Answer:
Null hypothesis: H0 = 0.50
Alternative hypothesis: Ha > 0.50
z = 3.16
P value = P(Z>3.16) = 0.0008
Decision: we reject the null hypothesis and accept the alternative hypothesis. That is, the clerk used a method favoring Party A.
Rule
If;
P-value > significance level --- accept Null hypothesis
P-value < significance level --- reject Null hypothesis
Z score > Z(at 95% confidence interval) ---- reject Null hypothesis
Z score < Z(at 95% confidence interval) ------ accept Null hypothesis
Step-by-step explanation:
Given;
n = 40 represent the number of samples taken
Null hypothesis: H0 = 0.50
Alternative hypothesis: Ha > 0.50
Test statistic z score can be calculated with the formula below;
z = (p^−po)/√{po(1−po)/n}
Where,
z= Test statistics
n = Sample size = 40
po = Null hypothesized value = 0.50
p^ = Observed proportion = 30/40 = 0.75
Substituting the values we have
z = (0.75-0.50)/√(0.50(1-0.50)/40)
z = 3.16227766
z = 3.16
To determine the p value (test statistic) at 0.05 significance level, using a one tailed hypothesis.

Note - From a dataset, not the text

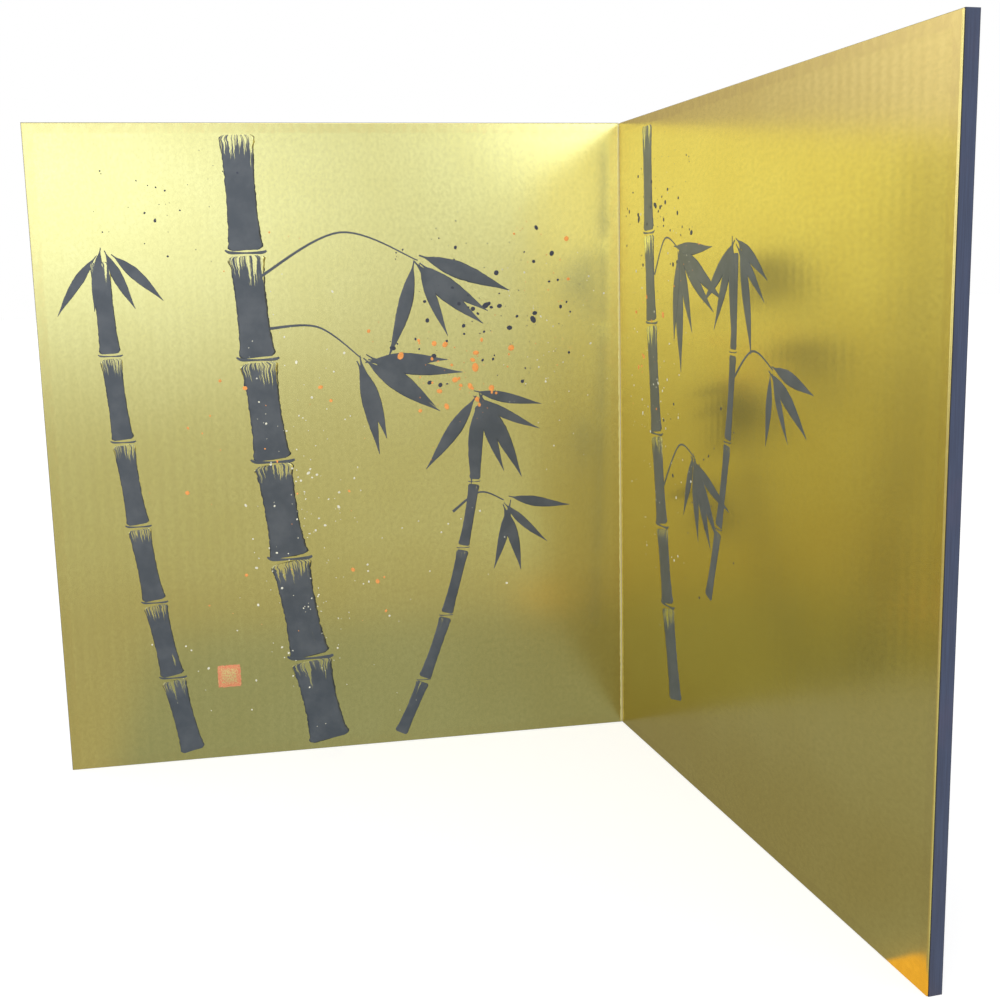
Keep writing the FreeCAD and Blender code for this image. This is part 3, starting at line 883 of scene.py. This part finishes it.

P value = P(Z>3.16) = 0.0008
Since z at 0.05 significance level is between -1.96 and +1.96 and the z score for the test (z = 3.16) which doesn't falls with the region bounded by Z at 0.05 significance level. And also the one-tailed hypothesis P-value is 0.0008 which is lower than 0.05. Then we can conclude that we have enough evidence to FAIL or reject the null hypothesis, and we can say that at 5% significance level the null hypothesis is invalid, therefore we accept the alternative hypothesis.